» TASK PROMPT: Return all of the lines below exactly as they are.

» DATA SEGMENT:
*****
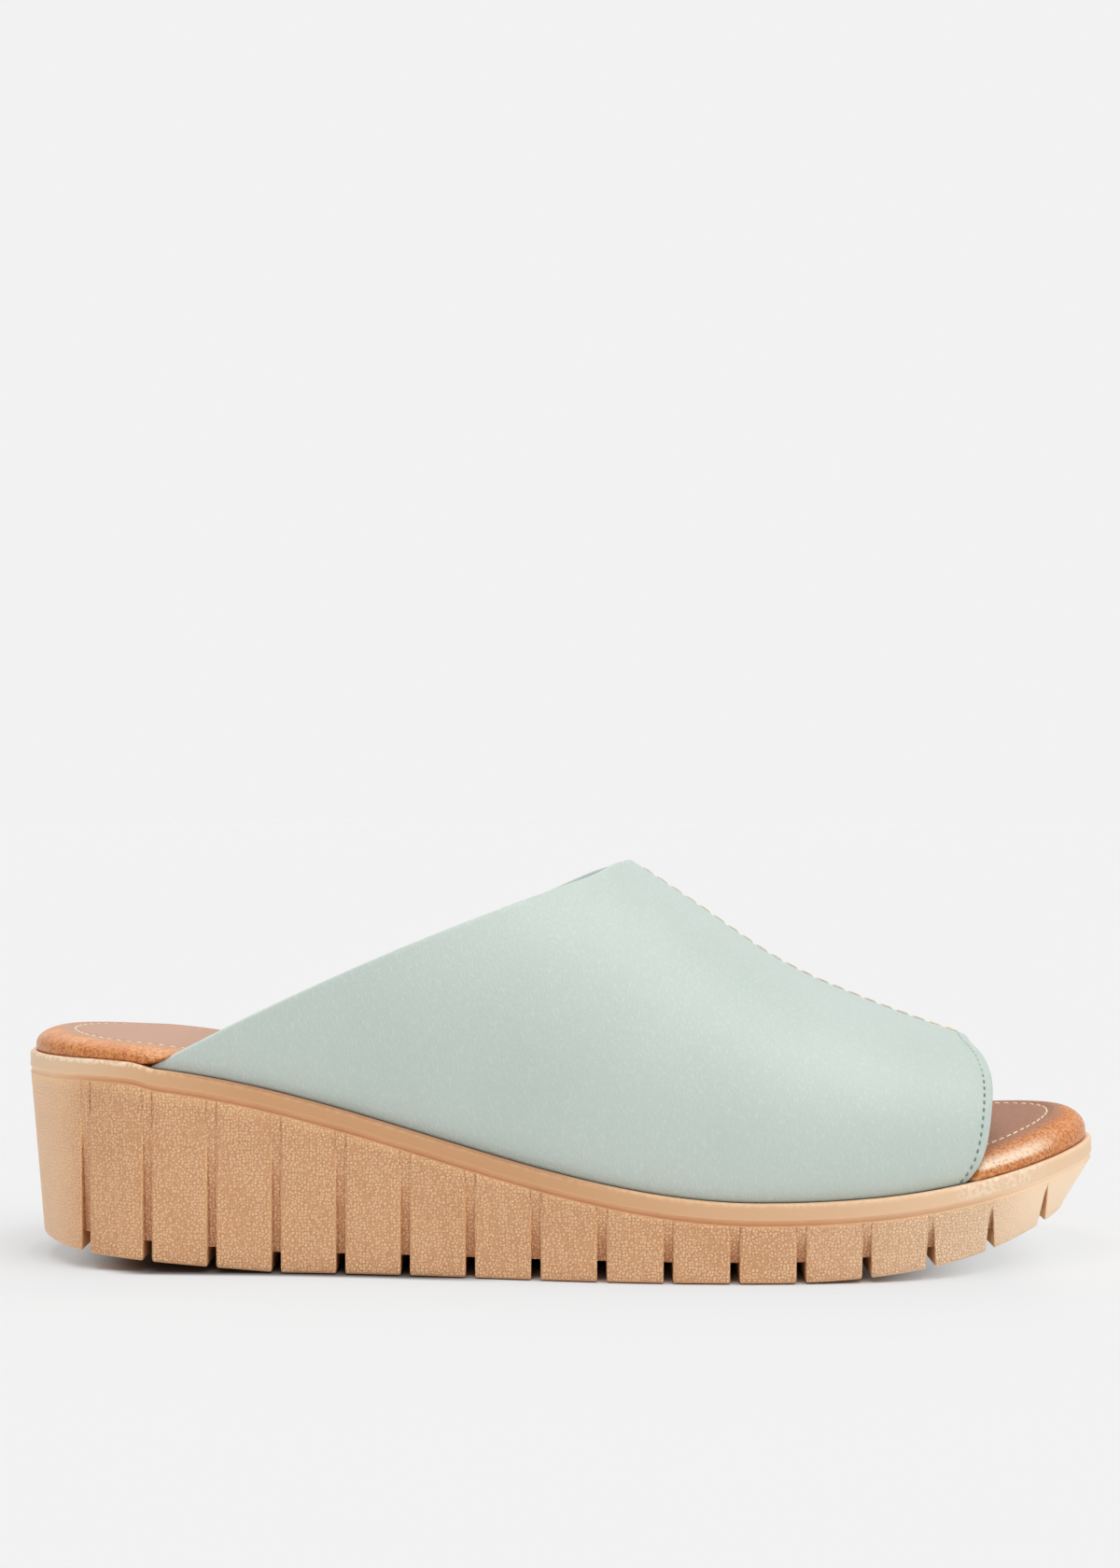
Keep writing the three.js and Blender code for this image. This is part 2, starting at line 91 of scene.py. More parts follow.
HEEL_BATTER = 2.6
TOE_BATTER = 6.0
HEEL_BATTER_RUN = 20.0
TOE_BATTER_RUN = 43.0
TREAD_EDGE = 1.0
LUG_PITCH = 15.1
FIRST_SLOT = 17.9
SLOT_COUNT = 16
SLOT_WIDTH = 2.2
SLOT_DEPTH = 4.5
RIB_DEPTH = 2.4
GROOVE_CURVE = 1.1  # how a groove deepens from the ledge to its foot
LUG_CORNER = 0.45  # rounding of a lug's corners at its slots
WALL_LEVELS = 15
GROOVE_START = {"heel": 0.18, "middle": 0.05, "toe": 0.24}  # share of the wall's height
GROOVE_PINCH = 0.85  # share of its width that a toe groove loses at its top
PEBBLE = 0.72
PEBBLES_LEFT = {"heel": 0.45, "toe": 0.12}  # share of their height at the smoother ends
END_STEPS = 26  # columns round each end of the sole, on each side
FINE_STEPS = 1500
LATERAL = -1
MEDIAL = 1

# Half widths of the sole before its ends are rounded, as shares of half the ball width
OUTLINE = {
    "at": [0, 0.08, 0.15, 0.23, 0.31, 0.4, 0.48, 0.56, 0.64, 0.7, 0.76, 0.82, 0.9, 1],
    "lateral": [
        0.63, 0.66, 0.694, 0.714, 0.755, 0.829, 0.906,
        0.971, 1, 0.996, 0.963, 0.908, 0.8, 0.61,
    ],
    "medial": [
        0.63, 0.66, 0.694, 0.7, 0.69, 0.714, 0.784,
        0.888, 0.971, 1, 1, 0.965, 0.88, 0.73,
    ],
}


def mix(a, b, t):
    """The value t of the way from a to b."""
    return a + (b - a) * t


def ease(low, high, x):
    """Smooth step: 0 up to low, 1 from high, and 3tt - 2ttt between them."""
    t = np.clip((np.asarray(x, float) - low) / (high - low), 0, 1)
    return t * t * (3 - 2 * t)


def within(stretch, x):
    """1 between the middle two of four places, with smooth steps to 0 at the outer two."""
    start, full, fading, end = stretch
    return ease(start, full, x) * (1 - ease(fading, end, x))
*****
» EXPECTED ANSWER:
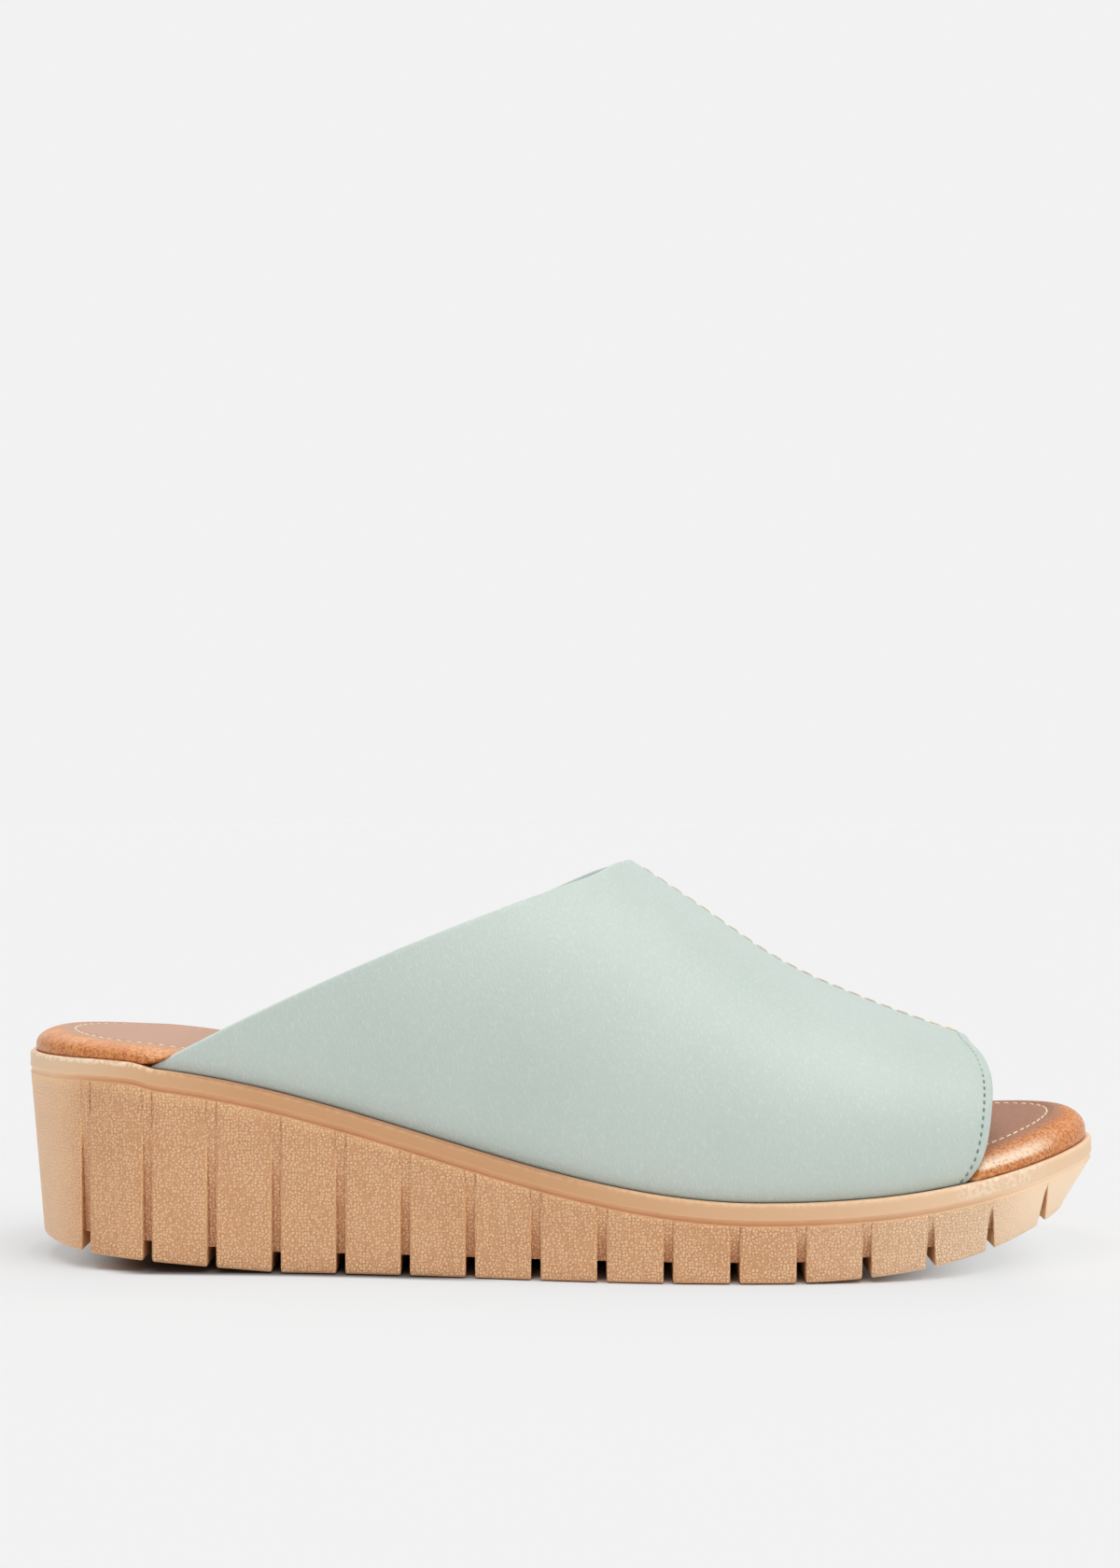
Keep writing the three.js and Blender code for this image. This is part 2, starting at line 91 of scene.py. More parts follow.
HEEL_BATTER = 2.6
TOE_BATTER = 6.0
HEEL_BATTER_RUN = 20.0
TOE_BATTER_RUN = 43.0
TREAD_EDGE = 1.0
LUG_PITCH = 15.1
FIRST_SLOT = 17.9
SLOT_COUNT = 16
SLOT_WIDTH = 2.2
SLOT_DEPTH = 4.5
RIB_DEPTH = 2.4
GROOVE_CURVE = 1.1  # how a groove deepens from the ledge to its foot
LUG_CORNER = 0.45  # rounding of a lug's corners at its slots
WALL_LEVELS = 15
GROOVE_START = {"heel": 0.18, "middle": 0.05, "toe": 0.24}  # share of the wall's height
GROOVE_PINCH = 0.85  # share of its width that a toe groove loses at its top
PEBBLE = 0.72
PEBBLES_LEFT = {"heel": 0.45, "toe": 0.12}  # share of their height at the smoother ends
END_STEPS = 26  # columns round each end of the sole, on each side
FINE_STEPS = 1500
LATERAL = -1
MEDIAL = 1

# Half widths of the sole before its ends are rounded, as shares of half the ball width
OUTLINE = {
    "at": [0, 0.08, 0.15, 0.23, 0.31, 0.4, 0.48, 0.56, 0.64, 0.7, 0.76, 0.82, 0.9, 1],
    "lateral": [
        0.63, 0.66, 0.694, 0.714, 0.755, 0.829, 0.906,
        0.971, 1, 0.996, 0.963, 0.908, 0.8, 0.61,
    ],
    "medial": [
        0.63, 0.66, 0.694, 0.7, 0.69, 0.714, 0.784,
        0.888, 0.971, 1, 1, 0.965, 0.88, 0.73,
    ],
}


def mix(a, b, t):
    """The value t of the way from a to b."""
    return a + (b - a) * t


def ease(low, high, x):
    """Smooth step: 0 up to low, 1 from high, and 3tt - 2ttt between them."""
    t = np.clip((np.asarray(x, float) - low) / (high - low), 0, 1)
    return t * t * (3 - 2 * t)


def within(stretch, x):
    """1 between the middle two of four places, with smooth steps to 0 at the outer two."""
    start, full, fading, end = stretch
    return ease(start, full, x) * (1 - ease(fading, end, x))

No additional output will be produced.